Mr. Mcgranor said...

Christ let them ask you lord, as if it was not clear in scripture: society or the individual?

Angie Van De Merwe said...

Our society is the only society that believes that the individual is Supreme. Our government was formed with the understanding that individuals had inalienable rights. These rights were not granted by government, but by "god". Therefore, America was founded on revolutionary principles, not static social structures. Though this is true (revolution as the foundation and the right to resist, or petition government), one should not use revolution, unless the system has become staticized such that liberty is threatened. And liberty is threatened every time that government grows, regulates, and makes demands upon us.

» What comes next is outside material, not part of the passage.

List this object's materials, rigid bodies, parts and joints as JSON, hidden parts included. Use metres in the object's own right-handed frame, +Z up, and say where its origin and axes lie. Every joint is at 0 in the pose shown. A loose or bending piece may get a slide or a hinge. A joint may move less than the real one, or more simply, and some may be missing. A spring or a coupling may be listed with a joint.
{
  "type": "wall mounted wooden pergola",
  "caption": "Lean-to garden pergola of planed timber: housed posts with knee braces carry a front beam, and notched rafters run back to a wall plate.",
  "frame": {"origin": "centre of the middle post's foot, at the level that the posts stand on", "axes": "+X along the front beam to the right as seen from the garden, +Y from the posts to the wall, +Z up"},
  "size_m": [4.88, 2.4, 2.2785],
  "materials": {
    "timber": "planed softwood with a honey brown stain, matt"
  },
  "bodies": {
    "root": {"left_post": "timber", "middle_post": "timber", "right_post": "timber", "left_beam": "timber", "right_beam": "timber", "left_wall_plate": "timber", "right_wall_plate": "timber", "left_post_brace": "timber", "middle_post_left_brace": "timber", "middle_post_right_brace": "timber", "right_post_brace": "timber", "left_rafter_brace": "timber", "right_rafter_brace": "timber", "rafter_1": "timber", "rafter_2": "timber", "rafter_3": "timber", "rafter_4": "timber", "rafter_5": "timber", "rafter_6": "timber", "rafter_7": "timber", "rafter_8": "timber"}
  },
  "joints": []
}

True, that our society functions best when leaders look toward the 'general welfare", but when leaders use "the general welfare" to obtain power that isn't theirs to have, then, tyranny has "not just knocked on our door", but entered!

Russell Purvis said...

Though I am more of a pacifist, I do appreciate your valuing of at least limiting force and violence. Great insights.

Mr. Mcgranor said...

Madam Van De Merwe our culture is distinctly from Protestant and free-thinking origins as well; from the traditions of the Magna Carta, and Anglicanism--and the British Expansion. To more logically concluded liberty -- Americanism.

Angie Van De Merwe said...

I want to add that our Constitution had roots that were to defend and protect what the West valued, the individual. Equality before the law was a non-negotiable in our Founders eyes, especially for leaders actions that would affect those they led. Therefore, leaders were not to be "gods", as the Caesars had been, but were to represent those that elected them! and the country they served.

Resistance or rebellion should be a right to protest, when our leaders don't respect those duties that bind them, as representatives. Any segment of our society should be represented, therefore, laws define and limit, whereas, liberty grants rights. Our society is flexible enough to amend the Constitution, but we shouldn't "do away" with it, as to its principles.